Output only the count of lines that contain "handed".

— START —

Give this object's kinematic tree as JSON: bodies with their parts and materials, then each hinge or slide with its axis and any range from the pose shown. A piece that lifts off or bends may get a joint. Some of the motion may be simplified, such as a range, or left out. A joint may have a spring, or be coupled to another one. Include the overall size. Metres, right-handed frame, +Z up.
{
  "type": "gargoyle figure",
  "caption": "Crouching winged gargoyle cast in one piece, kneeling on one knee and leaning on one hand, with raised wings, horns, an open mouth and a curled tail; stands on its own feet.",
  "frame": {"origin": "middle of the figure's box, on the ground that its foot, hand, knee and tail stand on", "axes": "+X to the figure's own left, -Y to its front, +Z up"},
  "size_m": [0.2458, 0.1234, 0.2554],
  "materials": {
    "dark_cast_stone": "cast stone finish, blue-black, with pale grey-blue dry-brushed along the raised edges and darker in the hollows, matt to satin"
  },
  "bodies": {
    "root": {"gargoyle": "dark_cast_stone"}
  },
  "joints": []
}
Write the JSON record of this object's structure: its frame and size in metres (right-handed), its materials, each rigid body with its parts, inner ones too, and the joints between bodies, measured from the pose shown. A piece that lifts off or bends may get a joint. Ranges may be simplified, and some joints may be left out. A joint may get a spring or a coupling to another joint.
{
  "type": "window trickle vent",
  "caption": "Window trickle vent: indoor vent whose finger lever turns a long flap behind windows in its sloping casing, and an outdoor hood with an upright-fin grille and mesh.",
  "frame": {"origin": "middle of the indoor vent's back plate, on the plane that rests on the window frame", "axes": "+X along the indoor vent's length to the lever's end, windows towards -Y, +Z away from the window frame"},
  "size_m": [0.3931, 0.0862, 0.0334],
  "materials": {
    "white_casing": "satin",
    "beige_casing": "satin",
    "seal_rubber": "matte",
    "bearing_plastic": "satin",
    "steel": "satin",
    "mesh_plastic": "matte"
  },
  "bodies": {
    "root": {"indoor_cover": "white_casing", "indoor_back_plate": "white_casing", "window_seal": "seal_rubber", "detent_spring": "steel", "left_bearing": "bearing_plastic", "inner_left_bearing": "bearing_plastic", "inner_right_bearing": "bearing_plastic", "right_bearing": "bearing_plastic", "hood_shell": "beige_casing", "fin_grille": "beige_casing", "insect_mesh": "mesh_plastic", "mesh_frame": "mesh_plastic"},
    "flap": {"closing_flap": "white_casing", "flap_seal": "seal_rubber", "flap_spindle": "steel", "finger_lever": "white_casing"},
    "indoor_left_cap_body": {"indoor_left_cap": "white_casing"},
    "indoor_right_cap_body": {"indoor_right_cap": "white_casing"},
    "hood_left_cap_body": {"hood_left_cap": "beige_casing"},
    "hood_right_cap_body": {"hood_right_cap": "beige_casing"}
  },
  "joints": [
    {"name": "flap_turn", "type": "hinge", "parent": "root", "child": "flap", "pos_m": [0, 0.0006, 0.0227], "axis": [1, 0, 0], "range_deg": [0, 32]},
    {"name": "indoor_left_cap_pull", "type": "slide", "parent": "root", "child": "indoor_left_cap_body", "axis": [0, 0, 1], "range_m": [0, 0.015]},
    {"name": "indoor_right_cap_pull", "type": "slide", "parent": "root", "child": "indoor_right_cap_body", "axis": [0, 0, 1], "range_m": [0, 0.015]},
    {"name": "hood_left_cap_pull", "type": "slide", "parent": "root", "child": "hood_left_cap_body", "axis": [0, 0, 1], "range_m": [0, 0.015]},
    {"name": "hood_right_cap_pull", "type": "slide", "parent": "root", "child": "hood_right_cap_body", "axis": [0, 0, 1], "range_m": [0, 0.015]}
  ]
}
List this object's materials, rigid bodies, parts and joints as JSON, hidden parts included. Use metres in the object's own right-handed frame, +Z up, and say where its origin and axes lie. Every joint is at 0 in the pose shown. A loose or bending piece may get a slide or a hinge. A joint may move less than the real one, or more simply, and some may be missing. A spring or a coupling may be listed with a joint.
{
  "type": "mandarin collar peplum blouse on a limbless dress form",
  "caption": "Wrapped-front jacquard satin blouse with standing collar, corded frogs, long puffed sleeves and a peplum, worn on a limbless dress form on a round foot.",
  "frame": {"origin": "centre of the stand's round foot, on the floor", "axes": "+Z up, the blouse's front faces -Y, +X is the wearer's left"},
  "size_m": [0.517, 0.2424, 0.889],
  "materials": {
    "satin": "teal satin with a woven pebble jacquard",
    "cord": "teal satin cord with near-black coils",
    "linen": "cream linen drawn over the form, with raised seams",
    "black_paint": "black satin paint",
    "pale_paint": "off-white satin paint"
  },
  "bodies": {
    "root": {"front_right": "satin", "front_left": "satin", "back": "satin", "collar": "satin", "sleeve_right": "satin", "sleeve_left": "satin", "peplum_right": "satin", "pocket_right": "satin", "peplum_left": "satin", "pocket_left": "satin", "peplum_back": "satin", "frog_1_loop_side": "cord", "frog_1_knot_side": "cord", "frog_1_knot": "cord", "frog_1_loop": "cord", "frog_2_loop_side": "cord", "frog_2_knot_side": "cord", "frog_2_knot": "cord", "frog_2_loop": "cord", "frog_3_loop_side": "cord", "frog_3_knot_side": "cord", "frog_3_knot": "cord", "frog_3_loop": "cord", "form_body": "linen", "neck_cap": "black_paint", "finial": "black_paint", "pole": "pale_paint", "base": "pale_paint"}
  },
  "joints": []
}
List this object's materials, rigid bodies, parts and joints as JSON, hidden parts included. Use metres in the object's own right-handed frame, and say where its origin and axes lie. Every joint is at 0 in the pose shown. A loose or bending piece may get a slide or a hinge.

— END —

> [Written solution] 4